Public Domain, Wikimedia Commons

Vice President Mike Pence is throwing his support behind U.S. Rep. Diane Black just days before a heated four-way Republican primary election for Tennessee governor.

Pence tweeted Friday that Black has his support, bucking a recent suggestion by Tennessee Gov. Bill Haslam, who also chairs the Republican Governors Association, that the White House not get involved in the Aug. 2 primary.

Pence tweeted that Black "is running for Governor of TN & a strong supporter of #MAGA agenda of tax cuts, military $$ & a champion of right to life policies. There are great candidates running but Diane has been my friend for years, we served together in the House, & she has my support!"

After Pence's tweet, Black said she's "proud to call him a friend and honored to have him behind me in my race for governor."

The support by Pence isn't entirely new. Pence's political action committee donated $4,000 to Black's gubernatorial campaign in December, and he wrote an accompanying letter to her that said Trump and Pence need "fighters like you to continue to partner with our administration as we deliver on what the American people elected us to do."

Black has touted her access to Trump. The former House Budget Committee chairwoman helped pass his tax law and she has been beside Trump at key national news events.

While Trump has often complimented Black in front of crowds and cameras, he hasn't offered her an outright endorsement in the race.

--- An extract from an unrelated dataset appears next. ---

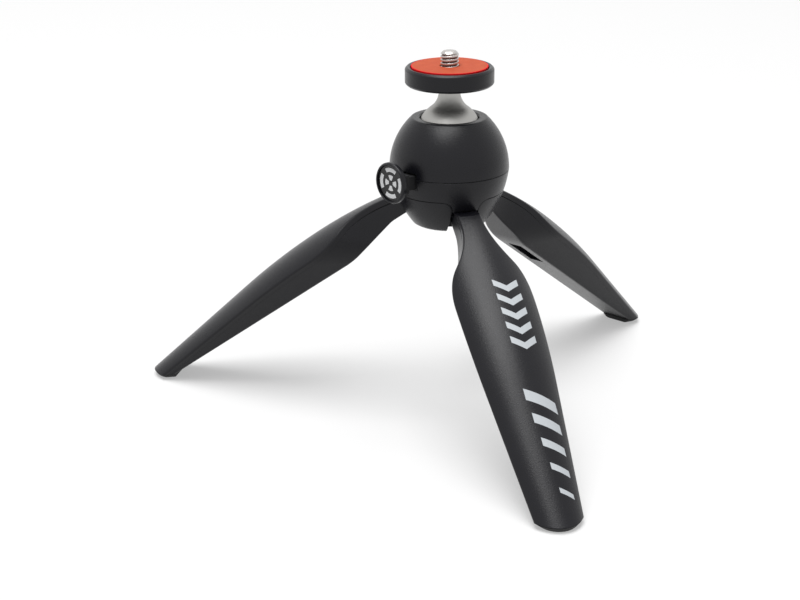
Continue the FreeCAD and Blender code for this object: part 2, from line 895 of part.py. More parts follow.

She and her three Republican opponents have gone to great lengths to heap praise on the president and are fighting over who's his most loyal supporter. The campaigns have spent a record $45.7 million, much of it through $40.2 million of their own personal wealth.

Trump has a mixed record of endorsing in GOP primaries, but scored a win in Georgia this week, where the candidate he backed, Secretary of State Brian Kemp, won a Republican runoff to advance to November.

Haslam said Thursday he asked the White House in February to stay out of Republican primaries.

But, he added, "They're the White House, they could do what they want."